The gulf, renowned for its natural beauty, is part of the Ionian Sea and makes up part of the east coast of the region of Calabria. It takes its present-day name from the coastal town of Squillace.

[edit] Ancient history

Anciently known as Scylleticus Sinus, from the ancient coastal city of Scylletium, which Strabo mentions is situated on the east coast of Bruttium (modern Calabria), situated on the shores of an extensive bay, to which it gave the name of Scylleticus Sinus (Strab. vi. p. 261.) It is this bay, still known as the Gulf of Squillace, which indents the coast of Calabria on the east as deeply as that of Hipponium or Terina (the Gulf of Saint Eufemia, Italian: Golfo di Sant'Eufemia) does on the west, so that they leave but a comparatively narrow isthmus between them. (Strab. l. c.; Plin. iii. 10. s. 15.)

The Scylleticus Sinus, or Gulf of Squillace, was always regarded as dangerous to mariners; hence Virgil calls it navifragum Scylaceum. (Aen. iii. 553.) There is no natural port throughout its whole extent, and into the 19th century, it still bore an evil reputation for shipwrecks.
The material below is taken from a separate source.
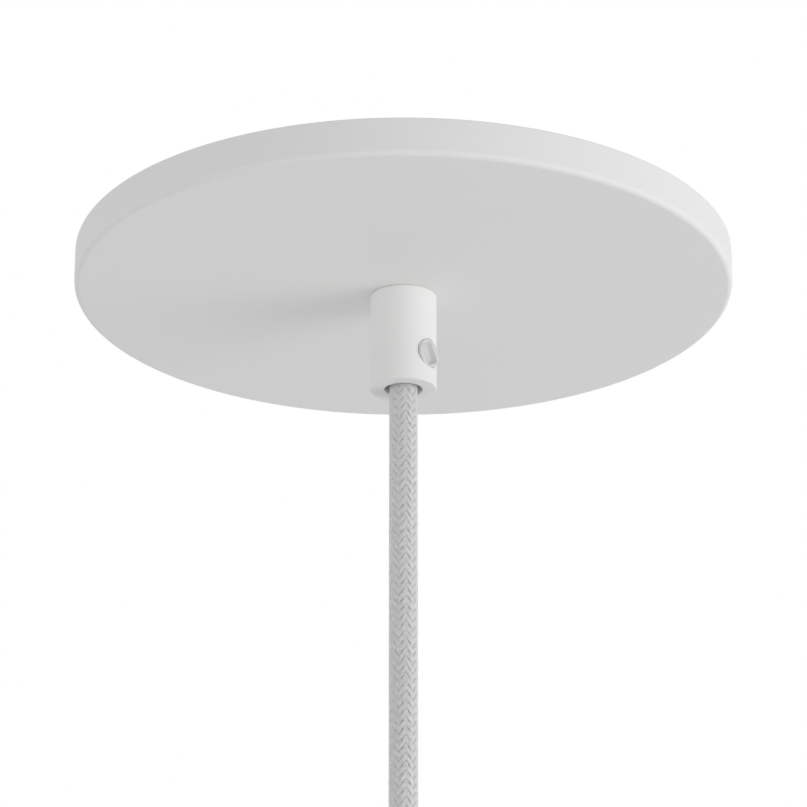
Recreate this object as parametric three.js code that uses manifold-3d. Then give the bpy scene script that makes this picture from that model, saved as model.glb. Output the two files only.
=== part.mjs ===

The name is found in Aristotle as well as Antiochus of Syracuse, but would seem to have been unknown to Thucydides; at least it is difficult to explain otherwise the peculiar manner in which he speaks of the Terinaean gulf, while relating the voyage of Gylippus along the east coast of Bruttium. (Thuc. vi. 104; Arist. Pol. vii. 10; Antioch. ap. Strab. vi. p. 254.)